▶ Information provided:
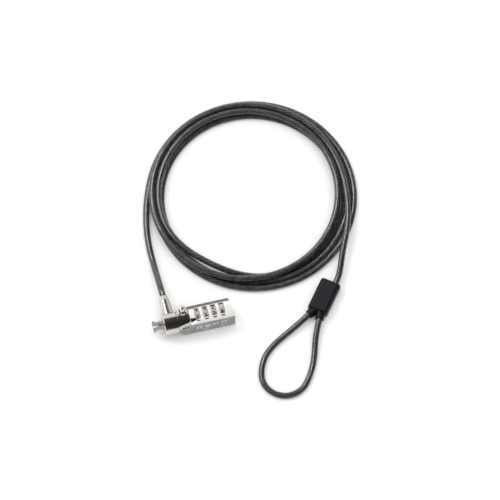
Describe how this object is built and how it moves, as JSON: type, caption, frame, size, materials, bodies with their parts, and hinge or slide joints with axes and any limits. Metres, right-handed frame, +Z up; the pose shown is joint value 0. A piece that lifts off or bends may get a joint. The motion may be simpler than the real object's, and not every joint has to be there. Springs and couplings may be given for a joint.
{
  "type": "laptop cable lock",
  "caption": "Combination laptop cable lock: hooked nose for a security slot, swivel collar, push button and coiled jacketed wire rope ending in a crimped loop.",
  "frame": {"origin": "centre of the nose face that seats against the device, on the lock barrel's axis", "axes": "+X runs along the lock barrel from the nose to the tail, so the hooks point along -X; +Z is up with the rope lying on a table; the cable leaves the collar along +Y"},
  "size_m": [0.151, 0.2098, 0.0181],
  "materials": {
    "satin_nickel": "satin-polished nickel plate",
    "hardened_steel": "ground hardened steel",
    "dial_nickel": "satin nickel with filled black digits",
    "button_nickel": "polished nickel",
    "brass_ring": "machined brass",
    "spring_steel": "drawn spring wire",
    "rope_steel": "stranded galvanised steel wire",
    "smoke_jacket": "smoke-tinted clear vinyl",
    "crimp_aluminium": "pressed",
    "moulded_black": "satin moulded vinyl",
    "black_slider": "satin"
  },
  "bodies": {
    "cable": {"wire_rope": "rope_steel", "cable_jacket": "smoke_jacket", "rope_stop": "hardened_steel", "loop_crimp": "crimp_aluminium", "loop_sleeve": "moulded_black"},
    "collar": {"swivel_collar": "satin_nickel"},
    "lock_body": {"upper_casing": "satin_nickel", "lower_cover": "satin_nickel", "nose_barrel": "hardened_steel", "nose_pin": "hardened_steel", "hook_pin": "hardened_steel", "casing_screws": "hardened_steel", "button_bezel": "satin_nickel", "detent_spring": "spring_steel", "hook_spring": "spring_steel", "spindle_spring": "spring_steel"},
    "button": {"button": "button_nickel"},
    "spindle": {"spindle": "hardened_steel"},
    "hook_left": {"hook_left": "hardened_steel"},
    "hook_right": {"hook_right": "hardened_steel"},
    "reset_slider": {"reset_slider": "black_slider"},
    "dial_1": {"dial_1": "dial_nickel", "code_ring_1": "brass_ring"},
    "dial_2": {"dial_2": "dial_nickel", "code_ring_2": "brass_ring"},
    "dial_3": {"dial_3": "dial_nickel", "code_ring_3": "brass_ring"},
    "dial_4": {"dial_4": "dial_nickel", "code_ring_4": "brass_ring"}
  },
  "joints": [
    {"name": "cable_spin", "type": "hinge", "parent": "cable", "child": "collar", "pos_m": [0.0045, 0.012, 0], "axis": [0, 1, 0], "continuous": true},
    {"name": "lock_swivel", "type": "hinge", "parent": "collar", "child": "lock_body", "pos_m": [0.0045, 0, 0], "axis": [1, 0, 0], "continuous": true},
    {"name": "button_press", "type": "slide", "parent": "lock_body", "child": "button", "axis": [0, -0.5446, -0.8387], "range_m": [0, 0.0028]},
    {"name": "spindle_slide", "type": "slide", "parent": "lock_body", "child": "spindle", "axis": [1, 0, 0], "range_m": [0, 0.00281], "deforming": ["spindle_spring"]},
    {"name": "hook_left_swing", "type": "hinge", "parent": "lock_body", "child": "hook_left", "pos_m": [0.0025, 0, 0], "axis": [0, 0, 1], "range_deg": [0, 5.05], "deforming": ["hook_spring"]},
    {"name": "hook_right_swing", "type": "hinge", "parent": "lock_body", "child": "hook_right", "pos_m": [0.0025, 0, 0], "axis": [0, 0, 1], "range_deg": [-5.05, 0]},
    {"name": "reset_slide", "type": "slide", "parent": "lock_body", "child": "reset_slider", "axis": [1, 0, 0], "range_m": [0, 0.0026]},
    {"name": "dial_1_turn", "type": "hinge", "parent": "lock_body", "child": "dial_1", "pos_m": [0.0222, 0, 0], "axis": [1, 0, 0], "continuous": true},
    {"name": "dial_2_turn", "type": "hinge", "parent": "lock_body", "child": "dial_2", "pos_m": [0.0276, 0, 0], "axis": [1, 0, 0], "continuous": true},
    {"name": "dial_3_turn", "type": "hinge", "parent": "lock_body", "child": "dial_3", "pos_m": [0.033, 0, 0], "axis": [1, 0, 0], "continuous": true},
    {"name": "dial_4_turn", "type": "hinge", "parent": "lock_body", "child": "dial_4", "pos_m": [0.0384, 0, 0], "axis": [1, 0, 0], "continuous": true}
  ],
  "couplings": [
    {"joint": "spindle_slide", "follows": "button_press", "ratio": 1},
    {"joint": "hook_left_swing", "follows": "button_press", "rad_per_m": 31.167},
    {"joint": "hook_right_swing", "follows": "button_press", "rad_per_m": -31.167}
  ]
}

▶ The exercise: Only a number is wanted: how many lines contain the word "that"?

▶ Answer: 2